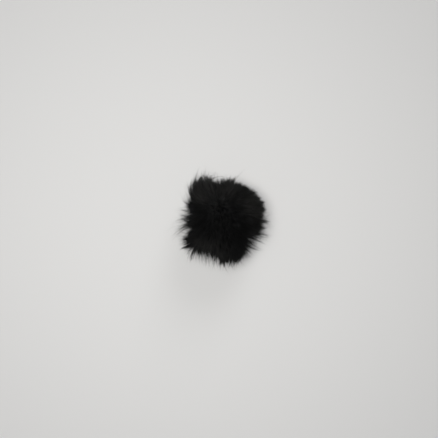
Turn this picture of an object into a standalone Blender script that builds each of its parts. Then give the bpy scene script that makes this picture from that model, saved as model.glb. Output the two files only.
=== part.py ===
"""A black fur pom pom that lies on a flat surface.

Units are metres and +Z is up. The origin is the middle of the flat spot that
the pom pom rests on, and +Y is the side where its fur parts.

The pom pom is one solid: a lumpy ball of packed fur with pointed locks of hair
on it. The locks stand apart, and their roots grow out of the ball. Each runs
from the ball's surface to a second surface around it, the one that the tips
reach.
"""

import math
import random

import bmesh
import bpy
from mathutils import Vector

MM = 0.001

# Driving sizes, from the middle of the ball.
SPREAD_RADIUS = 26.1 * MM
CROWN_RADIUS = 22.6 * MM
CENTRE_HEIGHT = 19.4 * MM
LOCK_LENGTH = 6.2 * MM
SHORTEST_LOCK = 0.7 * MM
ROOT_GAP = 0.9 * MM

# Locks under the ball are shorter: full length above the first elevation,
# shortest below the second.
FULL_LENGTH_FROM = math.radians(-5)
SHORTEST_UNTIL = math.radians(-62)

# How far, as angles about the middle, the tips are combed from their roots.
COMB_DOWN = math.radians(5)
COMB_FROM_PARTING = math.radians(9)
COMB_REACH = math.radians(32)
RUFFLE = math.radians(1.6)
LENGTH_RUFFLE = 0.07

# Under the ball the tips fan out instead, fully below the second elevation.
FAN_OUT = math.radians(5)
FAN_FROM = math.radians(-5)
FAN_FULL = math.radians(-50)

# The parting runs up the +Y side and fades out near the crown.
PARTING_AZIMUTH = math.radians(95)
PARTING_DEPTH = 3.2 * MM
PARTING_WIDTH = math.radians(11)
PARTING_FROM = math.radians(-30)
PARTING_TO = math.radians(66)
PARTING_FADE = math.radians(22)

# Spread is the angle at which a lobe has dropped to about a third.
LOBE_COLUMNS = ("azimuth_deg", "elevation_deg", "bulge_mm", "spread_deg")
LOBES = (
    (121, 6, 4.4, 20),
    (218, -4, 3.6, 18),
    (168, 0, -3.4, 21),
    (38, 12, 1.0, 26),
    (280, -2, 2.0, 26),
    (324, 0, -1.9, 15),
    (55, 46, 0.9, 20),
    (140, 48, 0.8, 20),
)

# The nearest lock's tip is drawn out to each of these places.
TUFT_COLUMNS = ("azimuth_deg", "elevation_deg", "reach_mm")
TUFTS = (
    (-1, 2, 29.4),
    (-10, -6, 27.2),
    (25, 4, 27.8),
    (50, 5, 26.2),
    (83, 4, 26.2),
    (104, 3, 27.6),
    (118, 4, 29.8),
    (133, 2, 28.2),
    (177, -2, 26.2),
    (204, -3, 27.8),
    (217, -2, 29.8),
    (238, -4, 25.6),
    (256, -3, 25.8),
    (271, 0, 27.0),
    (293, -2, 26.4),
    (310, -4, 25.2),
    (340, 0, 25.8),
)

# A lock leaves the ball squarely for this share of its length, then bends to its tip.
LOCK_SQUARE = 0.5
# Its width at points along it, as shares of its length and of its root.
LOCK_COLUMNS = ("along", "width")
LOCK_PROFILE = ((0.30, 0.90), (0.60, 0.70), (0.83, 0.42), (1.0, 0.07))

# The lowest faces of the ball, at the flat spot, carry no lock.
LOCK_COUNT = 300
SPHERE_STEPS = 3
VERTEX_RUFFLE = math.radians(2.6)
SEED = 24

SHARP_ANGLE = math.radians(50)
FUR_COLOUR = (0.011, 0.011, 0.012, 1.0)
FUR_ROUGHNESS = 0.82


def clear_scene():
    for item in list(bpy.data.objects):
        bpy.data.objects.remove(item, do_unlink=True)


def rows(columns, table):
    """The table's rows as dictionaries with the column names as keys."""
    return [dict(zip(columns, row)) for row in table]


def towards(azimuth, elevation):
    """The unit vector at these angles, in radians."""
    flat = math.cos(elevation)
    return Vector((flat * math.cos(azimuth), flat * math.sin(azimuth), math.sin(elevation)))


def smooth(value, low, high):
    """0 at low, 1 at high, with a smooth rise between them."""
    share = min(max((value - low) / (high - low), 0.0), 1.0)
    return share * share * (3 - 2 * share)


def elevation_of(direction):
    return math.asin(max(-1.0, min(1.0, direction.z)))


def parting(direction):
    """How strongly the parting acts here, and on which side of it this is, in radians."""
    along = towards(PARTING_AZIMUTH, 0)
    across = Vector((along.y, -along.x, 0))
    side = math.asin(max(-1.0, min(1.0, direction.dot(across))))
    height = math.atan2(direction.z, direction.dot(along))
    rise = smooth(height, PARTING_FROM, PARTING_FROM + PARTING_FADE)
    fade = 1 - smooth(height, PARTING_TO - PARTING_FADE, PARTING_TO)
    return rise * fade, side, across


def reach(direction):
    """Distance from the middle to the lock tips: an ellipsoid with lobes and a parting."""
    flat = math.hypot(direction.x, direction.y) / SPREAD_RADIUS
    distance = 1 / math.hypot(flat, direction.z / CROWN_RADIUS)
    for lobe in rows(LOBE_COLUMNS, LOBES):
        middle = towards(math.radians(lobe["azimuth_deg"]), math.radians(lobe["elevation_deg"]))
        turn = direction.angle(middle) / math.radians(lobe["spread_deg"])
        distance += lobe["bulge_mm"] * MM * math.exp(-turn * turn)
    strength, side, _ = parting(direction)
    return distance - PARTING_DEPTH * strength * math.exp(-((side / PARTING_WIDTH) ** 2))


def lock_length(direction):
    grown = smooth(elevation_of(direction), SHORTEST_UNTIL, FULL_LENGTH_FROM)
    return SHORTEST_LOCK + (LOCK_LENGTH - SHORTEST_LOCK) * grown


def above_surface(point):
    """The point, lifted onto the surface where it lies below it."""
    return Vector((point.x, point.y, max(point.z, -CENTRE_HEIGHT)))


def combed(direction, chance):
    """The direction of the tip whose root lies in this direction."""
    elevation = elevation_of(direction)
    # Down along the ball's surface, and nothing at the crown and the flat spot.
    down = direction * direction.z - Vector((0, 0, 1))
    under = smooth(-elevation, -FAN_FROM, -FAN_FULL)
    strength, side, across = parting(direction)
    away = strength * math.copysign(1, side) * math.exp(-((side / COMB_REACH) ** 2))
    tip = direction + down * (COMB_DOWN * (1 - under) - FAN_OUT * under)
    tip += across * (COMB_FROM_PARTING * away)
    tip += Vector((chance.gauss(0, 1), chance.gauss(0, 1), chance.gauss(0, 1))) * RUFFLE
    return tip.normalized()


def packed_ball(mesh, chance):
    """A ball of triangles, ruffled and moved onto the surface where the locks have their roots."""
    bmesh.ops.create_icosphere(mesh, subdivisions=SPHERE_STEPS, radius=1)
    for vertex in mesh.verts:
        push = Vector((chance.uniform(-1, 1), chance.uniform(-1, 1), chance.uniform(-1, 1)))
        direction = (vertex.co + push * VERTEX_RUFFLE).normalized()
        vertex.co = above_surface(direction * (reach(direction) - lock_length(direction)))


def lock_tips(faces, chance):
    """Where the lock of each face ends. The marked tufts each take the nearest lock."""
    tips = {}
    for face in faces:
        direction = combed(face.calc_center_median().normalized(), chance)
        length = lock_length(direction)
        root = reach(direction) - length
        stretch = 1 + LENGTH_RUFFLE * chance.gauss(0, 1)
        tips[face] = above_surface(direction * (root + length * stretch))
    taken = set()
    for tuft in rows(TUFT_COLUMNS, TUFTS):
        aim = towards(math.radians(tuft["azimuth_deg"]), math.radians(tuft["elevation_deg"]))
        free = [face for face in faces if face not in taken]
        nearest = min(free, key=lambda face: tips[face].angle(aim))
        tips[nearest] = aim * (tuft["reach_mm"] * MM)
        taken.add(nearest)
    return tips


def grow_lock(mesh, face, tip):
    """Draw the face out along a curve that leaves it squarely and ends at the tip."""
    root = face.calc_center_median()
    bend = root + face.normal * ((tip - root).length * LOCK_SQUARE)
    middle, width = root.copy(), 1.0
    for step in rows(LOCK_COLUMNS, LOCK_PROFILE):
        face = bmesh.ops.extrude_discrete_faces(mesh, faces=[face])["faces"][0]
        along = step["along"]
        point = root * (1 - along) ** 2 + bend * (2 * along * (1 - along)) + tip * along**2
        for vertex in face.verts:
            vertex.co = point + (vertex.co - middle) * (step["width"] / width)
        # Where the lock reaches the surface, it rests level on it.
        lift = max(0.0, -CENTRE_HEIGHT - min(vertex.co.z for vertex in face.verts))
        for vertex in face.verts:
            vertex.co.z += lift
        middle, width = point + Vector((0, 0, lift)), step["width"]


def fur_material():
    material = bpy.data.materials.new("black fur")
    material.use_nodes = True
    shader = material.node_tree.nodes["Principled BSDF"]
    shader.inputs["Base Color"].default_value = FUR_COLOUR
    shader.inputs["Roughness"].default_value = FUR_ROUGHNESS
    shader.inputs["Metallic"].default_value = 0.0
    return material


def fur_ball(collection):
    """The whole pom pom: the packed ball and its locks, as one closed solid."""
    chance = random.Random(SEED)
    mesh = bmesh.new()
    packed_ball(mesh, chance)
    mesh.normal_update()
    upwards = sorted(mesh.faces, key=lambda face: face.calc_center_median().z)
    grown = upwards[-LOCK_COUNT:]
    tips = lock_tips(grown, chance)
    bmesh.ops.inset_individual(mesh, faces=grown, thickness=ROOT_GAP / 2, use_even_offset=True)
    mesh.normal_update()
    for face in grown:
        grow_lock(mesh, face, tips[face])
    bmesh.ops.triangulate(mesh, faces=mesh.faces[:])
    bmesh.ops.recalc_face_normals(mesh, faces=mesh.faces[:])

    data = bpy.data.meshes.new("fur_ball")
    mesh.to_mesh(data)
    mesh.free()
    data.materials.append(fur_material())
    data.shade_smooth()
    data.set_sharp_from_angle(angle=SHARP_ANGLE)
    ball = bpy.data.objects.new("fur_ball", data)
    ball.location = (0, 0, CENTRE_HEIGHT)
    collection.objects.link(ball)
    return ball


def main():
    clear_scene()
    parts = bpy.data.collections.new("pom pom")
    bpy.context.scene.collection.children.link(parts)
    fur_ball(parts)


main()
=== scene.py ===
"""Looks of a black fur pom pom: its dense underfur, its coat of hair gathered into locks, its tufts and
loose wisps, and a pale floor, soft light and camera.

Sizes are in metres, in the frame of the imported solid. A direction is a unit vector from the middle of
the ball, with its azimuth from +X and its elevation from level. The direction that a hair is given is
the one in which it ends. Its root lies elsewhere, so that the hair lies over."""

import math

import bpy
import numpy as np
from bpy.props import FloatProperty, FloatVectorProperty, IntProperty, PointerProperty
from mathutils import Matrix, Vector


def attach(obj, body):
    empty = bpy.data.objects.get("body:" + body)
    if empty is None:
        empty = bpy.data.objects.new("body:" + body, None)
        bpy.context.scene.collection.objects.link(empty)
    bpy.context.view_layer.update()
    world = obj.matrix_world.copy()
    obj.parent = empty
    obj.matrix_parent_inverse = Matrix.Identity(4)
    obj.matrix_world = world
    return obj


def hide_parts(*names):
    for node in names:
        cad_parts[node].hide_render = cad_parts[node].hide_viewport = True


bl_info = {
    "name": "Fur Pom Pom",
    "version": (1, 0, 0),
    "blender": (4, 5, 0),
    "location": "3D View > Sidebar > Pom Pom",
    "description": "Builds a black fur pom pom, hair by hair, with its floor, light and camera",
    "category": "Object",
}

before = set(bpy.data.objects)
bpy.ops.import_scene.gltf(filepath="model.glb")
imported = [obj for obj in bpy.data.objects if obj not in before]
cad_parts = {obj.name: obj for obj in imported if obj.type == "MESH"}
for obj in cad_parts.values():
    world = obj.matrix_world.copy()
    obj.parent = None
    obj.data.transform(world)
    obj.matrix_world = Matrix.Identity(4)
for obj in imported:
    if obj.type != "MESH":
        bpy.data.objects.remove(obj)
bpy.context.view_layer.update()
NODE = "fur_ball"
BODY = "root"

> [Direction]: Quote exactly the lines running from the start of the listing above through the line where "a flat surface." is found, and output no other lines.

> [Exercise result]:
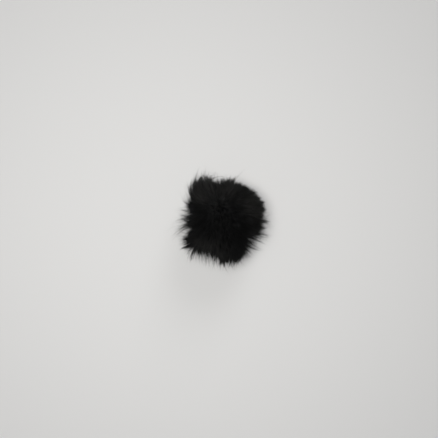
Turn this picture of an object into a standalone Blender script that builds each of its parts. Then give the bpy scene script that makes this picture from that model, saved as model.glb. Output the two files only.
=== part.py ===
"""A black fur pom pom that lies on a flat surface.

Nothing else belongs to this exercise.